Renewed friendship: Bheki Mvovo of the Friends of Cuba Society and Dr Heidi Grunebaum of the Centre for African Studies share their views with Cuban ambassador, Angel Villa.
Cuba has had links with Africa for many years, yet it seems there are a lot of lessons that Africa, South Africa in particular, can still learn from the Caribbean country, so suggested Angel Villa, ambassador of the Republic of Cuba to South Africa.
In his lecture, Reconnecting Shared Histories: Cuba and Africa, delivered at UCT on 26 August, Villa outlined achievements in his native country that have enabled it to achieve social indicators that are on par with most first world countries, despite the long economic blockade by US and relative economic poverty.
These include, he noted, Cuba's success in eradicating the institutional and historical forms of racism (it is still proactive about addressing race issues), its collective approach in politics (described as the essential part of socialism), as well as the implementation of pro-poor policies (Cuba was declared free of illiteracy way back in 1961, among other achievements).
"Literacy is the essential human right - after obtaining education you can decide on your own, otherwise someone will tell you what to do," he explained.
Villa's talk marked the closing of the Cuban poster exhibition, Humanity Has Moved On, which chronicled the many important moments towards independence in Africa. Humanity was a collaboration between the Friends of Cuba Society (FOCUS), UCT's Centre for African Studies and Chimurenga magazine.
In his address, Villa recalled Cuba's African roots, and the country's many alliances in Africa.
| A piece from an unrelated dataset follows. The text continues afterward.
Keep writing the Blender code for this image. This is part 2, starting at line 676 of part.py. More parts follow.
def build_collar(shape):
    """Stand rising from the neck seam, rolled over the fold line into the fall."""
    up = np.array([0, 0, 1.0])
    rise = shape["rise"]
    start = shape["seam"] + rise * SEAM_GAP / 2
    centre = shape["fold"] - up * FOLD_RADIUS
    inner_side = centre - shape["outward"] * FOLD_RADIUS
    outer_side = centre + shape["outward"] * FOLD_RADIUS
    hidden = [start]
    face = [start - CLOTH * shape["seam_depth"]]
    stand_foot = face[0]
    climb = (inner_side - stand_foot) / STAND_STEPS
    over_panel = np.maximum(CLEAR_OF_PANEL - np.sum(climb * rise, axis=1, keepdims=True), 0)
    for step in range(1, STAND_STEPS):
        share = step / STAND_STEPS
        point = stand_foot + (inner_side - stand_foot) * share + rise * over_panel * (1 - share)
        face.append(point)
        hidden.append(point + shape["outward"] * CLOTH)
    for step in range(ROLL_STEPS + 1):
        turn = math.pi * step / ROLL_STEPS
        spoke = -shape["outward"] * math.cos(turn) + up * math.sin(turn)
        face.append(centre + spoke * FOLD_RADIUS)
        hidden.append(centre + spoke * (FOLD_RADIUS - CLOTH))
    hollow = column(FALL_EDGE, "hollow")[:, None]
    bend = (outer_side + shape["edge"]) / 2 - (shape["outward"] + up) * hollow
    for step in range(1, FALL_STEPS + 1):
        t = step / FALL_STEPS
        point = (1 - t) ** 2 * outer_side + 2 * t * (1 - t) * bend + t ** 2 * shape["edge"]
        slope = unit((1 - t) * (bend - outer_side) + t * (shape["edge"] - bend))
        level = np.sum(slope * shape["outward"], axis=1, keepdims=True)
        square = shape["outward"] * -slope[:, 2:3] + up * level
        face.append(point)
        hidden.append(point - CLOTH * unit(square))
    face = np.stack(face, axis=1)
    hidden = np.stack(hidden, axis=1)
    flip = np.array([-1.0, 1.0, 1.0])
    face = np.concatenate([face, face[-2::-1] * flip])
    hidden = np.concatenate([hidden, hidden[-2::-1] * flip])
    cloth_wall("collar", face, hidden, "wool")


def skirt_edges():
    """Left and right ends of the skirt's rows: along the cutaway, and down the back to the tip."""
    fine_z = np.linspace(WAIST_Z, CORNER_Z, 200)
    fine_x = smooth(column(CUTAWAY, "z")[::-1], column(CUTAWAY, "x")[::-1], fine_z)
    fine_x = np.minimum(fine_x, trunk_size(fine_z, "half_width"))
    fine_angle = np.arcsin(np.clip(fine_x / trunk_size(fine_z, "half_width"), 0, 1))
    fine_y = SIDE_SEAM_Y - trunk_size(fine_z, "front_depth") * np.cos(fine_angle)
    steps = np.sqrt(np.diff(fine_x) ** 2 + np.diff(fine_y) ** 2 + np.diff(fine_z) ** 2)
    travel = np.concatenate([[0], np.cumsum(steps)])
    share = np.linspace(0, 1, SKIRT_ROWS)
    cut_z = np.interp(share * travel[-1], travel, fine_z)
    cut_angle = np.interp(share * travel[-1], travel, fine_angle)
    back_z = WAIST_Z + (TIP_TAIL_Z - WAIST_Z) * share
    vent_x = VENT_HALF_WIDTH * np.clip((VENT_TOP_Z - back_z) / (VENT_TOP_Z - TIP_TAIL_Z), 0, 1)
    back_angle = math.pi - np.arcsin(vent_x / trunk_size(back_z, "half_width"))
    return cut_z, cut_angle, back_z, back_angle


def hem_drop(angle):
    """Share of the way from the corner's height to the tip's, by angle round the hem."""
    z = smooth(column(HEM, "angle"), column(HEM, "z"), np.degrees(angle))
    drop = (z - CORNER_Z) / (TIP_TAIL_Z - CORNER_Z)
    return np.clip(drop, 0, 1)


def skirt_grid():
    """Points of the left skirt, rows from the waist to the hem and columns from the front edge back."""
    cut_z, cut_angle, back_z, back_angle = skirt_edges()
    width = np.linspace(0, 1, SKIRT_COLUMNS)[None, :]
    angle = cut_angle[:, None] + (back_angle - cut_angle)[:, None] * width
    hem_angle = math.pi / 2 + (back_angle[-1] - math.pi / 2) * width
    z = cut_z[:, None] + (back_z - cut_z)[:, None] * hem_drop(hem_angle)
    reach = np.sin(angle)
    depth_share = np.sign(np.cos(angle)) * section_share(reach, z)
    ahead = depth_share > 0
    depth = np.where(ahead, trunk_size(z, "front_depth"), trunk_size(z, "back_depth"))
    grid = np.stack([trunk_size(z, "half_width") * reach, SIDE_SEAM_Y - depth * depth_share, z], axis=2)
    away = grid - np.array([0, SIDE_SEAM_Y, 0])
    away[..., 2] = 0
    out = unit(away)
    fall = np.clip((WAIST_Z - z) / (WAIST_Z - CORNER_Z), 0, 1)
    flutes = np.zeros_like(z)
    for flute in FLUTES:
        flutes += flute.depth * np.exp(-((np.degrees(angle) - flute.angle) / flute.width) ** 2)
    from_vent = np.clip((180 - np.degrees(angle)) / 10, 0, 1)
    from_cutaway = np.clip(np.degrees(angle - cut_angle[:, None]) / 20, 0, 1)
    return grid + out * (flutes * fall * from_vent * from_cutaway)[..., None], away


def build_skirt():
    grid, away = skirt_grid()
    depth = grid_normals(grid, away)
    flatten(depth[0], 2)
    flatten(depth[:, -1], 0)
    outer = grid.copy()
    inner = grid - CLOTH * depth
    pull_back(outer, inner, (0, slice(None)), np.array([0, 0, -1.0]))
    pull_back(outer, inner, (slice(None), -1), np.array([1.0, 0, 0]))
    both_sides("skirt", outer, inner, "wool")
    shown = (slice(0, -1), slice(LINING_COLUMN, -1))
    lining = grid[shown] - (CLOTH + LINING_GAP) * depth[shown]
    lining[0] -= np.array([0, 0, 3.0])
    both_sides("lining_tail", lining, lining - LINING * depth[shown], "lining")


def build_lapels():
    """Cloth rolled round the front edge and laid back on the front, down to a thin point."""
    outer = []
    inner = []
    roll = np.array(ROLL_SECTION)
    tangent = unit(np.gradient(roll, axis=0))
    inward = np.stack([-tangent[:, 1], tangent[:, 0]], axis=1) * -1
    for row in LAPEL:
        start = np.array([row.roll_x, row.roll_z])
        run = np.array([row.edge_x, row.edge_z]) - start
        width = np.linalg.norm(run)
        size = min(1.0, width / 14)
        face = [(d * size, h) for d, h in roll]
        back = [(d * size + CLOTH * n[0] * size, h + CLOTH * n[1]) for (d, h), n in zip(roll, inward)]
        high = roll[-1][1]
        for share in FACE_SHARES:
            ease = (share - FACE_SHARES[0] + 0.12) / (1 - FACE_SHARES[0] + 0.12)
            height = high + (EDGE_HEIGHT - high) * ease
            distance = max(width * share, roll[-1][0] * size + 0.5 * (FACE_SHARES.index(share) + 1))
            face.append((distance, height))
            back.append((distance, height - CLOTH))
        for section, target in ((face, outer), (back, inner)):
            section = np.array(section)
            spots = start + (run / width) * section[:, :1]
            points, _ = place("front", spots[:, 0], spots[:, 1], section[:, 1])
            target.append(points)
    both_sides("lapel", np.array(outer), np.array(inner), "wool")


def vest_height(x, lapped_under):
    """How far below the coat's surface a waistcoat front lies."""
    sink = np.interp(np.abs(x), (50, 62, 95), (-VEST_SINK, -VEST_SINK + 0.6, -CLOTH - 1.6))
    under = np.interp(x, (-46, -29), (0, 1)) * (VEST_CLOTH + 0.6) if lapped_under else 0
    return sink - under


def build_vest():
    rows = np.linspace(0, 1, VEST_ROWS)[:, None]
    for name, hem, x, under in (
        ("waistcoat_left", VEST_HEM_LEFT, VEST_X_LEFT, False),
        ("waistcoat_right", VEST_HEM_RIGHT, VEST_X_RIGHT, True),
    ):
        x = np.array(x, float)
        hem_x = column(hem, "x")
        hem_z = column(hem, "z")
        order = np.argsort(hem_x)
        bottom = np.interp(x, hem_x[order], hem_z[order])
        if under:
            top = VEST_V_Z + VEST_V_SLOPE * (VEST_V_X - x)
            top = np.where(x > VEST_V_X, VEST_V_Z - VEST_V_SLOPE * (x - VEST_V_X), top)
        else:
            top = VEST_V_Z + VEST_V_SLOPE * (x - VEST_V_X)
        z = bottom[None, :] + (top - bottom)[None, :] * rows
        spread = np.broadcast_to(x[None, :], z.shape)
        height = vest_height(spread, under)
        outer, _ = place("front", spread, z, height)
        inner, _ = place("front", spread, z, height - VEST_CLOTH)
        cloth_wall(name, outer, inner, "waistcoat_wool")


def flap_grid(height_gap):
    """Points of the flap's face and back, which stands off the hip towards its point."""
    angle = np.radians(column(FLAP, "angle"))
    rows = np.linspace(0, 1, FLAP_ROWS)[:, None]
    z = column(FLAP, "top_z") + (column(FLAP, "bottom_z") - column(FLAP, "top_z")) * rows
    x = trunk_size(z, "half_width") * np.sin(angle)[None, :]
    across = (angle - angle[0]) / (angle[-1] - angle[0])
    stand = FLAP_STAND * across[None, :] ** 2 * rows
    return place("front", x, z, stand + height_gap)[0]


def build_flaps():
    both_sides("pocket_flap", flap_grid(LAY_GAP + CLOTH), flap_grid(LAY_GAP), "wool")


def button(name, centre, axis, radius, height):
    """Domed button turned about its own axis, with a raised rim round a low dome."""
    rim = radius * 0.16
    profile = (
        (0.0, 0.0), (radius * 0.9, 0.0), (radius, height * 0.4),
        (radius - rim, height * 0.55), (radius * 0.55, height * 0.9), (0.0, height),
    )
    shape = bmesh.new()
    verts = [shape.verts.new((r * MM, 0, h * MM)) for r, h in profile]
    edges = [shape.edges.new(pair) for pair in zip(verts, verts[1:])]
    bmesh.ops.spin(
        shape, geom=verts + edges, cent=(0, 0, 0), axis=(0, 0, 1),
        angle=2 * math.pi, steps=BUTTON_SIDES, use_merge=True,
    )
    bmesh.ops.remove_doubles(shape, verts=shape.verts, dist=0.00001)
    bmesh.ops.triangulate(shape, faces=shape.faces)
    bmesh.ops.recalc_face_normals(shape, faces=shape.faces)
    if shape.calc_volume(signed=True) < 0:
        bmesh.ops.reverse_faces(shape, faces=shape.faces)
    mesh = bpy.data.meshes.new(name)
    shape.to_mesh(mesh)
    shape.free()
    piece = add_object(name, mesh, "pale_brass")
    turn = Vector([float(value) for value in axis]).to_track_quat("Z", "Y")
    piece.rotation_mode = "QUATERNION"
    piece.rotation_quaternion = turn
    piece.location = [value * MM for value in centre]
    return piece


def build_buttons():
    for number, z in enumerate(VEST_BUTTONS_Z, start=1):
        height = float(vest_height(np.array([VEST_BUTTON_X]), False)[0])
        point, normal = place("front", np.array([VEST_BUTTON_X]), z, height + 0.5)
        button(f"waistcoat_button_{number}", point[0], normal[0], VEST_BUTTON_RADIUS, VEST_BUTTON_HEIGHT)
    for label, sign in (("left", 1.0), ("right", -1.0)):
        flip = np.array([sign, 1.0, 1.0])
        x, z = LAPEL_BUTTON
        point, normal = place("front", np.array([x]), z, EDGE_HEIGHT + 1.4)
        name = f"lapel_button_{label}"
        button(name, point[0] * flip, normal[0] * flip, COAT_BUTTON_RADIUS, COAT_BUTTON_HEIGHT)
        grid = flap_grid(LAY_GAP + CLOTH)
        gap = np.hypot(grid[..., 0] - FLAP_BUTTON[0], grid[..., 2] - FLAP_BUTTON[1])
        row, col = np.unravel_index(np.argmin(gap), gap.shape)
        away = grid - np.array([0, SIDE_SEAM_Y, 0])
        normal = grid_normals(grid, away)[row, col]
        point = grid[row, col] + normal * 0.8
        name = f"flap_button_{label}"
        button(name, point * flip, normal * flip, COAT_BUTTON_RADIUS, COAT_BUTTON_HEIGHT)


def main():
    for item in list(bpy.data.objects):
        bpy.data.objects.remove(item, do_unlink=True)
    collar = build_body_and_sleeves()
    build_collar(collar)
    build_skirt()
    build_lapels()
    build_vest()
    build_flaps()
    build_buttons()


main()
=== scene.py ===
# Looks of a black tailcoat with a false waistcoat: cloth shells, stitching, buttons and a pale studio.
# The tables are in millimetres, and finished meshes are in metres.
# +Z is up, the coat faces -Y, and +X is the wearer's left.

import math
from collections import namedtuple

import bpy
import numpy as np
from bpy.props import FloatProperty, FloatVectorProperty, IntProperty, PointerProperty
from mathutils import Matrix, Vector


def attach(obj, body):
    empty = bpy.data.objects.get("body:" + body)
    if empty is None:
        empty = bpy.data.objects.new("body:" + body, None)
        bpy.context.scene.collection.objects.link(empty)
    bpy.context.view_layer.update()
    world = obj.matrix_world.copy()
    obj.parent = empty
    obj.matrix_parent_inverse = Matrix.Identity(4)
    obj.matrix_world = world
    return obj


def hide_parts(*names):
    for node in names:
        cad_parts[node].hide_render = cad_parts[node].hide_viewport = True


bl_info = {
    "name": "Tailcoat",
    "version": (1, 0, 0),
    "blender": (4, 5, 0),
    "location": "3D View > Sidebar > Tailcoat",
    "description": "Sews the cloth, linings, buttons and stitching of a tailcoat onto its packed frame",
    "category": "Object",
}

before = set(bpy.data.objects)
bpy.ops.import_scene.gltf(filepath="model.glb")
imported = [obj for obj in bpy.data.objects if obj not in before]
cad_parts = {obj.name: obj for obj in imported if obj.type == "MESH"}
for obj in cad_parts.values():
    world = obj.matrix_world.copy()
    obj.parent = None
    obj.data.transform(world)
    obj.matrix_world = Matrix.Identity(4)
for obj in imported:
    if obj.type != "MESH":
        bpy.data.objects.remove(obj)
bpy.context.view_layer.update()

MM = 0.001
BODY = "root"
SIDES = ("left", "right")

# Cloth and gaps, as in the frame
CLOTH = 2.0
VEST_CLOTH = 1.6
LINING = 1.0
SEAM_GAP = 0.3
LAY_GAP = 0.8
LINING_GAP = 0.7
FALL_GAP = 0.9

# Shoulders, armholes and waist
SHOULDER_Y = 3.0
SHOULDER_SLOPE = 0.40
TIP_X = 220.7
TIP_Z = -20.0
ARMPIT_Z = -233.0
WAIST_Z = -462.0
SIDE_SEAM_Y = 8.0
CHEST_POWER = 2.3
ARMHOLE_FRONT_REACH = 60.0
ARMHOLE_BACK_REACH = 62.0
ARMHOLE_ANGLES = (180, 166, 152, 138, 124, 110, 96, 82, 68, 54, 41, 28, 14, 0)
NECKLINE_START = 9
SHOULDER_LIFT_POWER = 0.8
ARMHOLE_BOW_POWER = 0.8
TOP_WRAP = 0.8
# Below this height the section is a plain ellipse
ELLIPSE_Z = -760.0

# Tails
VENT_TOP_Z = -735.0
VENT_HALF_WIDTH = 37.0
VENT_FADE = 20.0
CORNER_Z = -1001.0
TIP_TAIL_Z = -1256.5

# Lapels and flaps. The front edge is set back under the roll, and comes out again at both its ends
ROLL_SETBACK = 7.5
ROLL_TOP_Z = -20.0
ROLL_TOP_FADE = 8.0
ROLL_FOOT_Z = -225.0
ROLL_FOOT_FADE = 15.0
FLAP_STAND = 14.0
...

These collaborations had many positive results; for example, 43 000 Africans have studied in Cuba over the years, Cuban academics are teaching in medical faculties in six countries, and Cuban professionals are involved in the rebuilding of a number of African nations.
The links are of mutual benefit, Villa added, and they are still going strong.
In one case, Cuba is involved in a collaboration with South Africa and Sierra Leone to address the shortage of medical specialist in that West African nation (the country has only six such specialists).